The “Chronology” in the Wales collection has slipped into print without benefit of a proof-reader. Verbs oscillate between past and present. Punctuation is all over the place with intrusive commas and hyphens gone astray. “Submarine” as title for a film is not placed in italics. The 1999 Act did not give the Assembly “the power to decide how the government budget for Wales is spent”. The devolved powers are selective. When independent Scotland of 2020 kicks out its submarines Cardiff will have small say in their putative redeployment to Milford.

The inaugural year of the National Theatre is awkwardly described as “the company produces thirteen plays in a map of Wales”. The phrase is “across Wales”. The productions were not “digitally enabled”. “Better Call Saul” is digitally enabled; theatre is live. The great production over Easter 2011 was not entitled “Passion Play”. That is the title of Peter Nichols’ most enduring play. It did not “perform the Gospel story” as the Gospels are about God made Man. The production was a humanist variation recreated by Owen Sheers.

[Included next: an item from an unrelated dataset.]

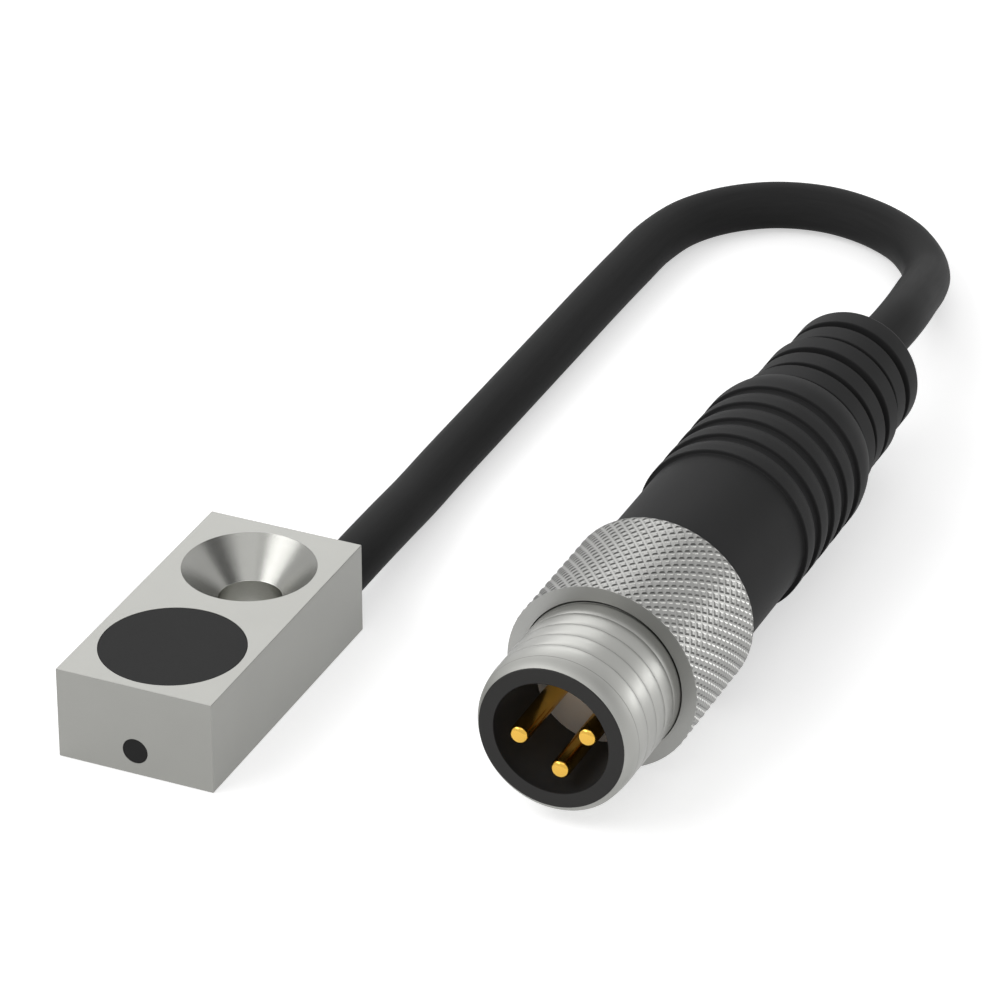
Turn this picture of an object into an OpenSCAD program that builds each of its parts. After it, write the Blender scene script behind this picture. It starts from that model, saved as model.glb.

Kate Wasserberg rightly sees “confidence and authenticity” in these plays. But she also writes of “Bruised” that it “barrels towards a heart-breaking revelation that would only be possible on a stage.” To read these plays is to be reminded that they were not created for tablet or paper but to be enacted as sound, light and movement.

Thus “Tonypandemonium” is inseparable from the brio and high energy of its Lopez-ian treatment. Matthew Trevannion’s heart-stopping climax revolves around a phrase “This stops tonight” and it is repeated seven times. The author also slips in a visual trick, a borrowing from “the Sixth Sense”, that is purely and only theatre.

David Ian Rabey makes mention of scene thirty of “The Radicalisation of Bradley Manning” In book form it is a bald few pages and a world from the way in which director John McGrath used his cast in his school hall space. Nor can the script in itself make mention of how it feels for audience members to be handed their seats by an impossibly young-looking Gwawr Loader in combat fatigues and battle helmet.

This is an exhilarating compendium and reminder of recent years. Audiences of 2015 have the opportunity to see one of the works this season. Lora Davies directs Brad Birch’s “Gardening for the Unfulfilled and Alienated” at Theatr Clwyd 24th April.